**Material provided**.
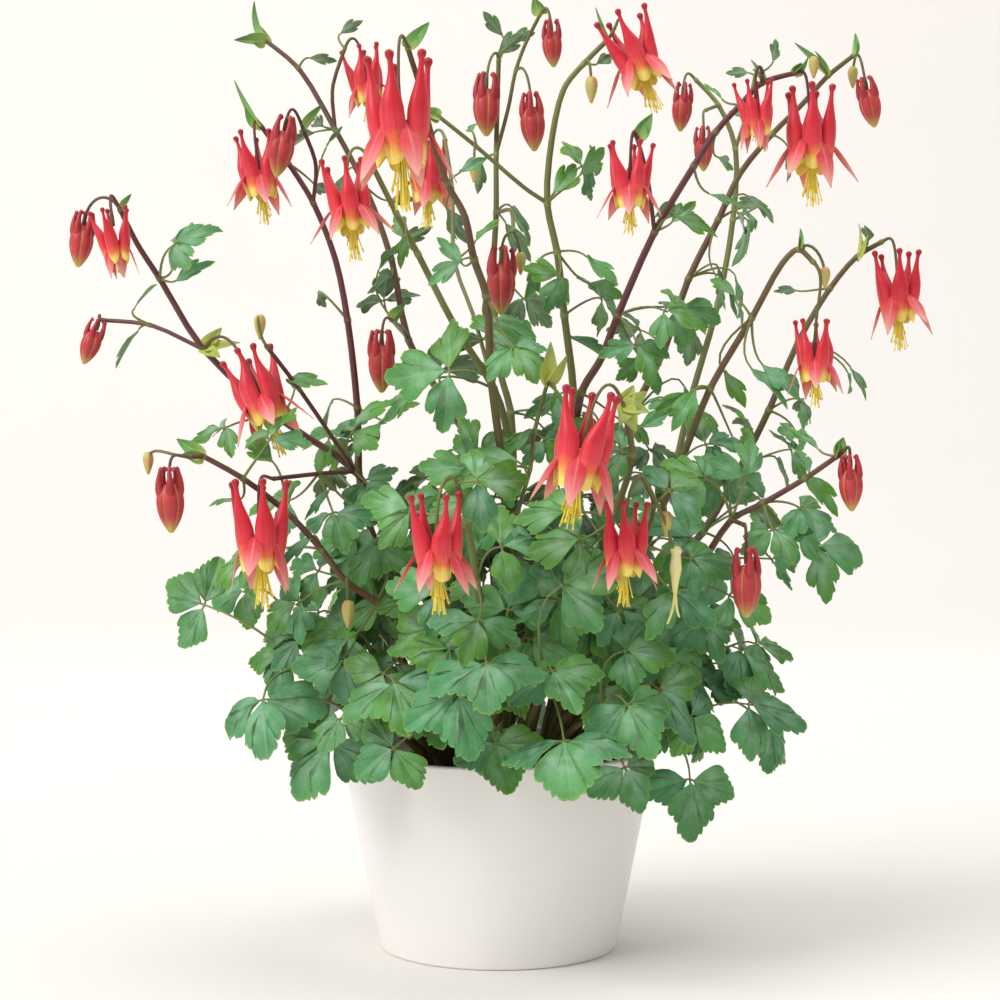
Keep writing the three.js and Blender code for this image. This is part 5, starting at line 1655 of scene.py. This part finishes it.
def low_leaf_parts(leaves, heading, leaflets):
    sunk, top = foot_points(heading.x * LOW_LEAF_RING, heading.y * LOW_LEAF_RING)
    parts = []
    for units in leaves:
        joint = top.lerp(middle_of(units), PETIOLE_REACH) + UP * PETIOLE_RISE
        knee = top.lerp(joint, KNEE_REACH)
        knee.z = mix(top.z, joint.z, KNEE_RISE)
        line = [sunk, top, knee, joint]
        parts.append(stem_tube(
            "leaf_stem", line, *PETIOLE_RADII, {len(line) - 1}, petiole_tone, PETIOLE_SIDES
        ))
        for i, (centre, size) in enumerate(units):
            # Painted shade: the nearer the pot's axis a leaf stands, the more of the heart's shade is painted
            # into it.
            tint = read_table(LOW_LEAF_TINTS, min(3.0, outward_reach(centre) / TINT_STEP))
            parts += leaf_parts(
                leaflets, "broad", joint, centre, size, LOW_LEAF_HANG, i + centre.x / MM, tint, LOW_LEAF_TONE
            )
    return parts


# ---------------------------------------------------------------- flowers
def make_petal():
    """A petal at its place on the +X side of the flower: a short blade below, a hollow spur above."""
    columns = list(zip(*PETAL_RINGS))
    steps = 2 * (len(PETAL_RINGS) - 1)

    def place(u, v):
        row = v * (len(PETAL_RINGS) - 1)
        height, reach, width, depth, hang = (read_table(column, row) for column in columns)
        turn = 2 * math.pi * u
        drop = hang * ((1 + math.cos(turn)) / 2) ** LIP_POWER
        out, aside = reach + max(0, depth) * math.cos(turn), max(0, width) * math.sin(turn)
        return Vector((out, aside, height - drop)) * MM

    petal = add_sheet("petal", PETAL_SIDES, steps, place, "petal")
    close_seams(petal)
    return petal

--

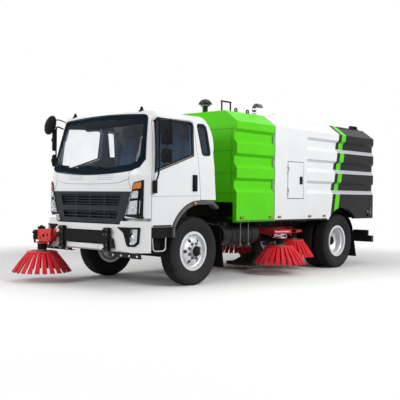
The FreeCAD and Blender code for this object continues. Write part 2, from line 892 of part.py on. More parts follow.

**Exercise objective**. Produce only the lines from the line containing "Keep writing the" through the line containing "steps = 2 * (len(PETAL_RINGS) - 1)", inclusive of both, exactly as they stand in the entries above.

**Exercise answer**.
Keep writing the three.js and Blender code for this image. This is part 5, starting at line 1655 of scene.py. This part finishes it.
def low_leaf_parts(leaves, heading, leaflets):
    sunk, top = foot_points(heading.x * LOW_LEAF_RING, heading.y * LOW_LEAF_RING)
    parts = []
    for units in leaves:
        joint = top.lerp(middle_of(units), PETIOLE_REACH) + UP * PETIOLE_RISE
        knee = top.lerp(joint, KNEE_REACH)
        knee.z = mix(top.z, joint.z, KNEE_RISE)
        line = [sunk, top, knee, joint]
        parts.append(stem_tube(
            "leaf_stem", line, *PETIOLE_RADII, {len(line) - 1}, petiole_tone, PETIOLE_SIDES
        ))
        for i, (centre, size) in enumerate(units):
            # Painted shade: the nearer the pot's axis a leaf stands, the more of the heart's shade is painted
            # into it.
            tint = read_table(LOW_LEAF_TINTS, min(3.0, outward_reach(centre) / TINT_STEP))
            parts += leaf_parts(
                leaflets, "broad", joint, centre, size, LOW_LEAF_HANG, i + centre.x / MM, tint, LOW_LEAF_TONE
            )
    return parts


# ---------------------------------------------------------------- flowers
def make_petal():
    """A petal at its place on the +X side of the flower: a short blade below, a hollow spur above."""
    columns = list(zip(*PETAL_RINGS))
    steps = 2 * (len(PETAL_RINGS) - 1)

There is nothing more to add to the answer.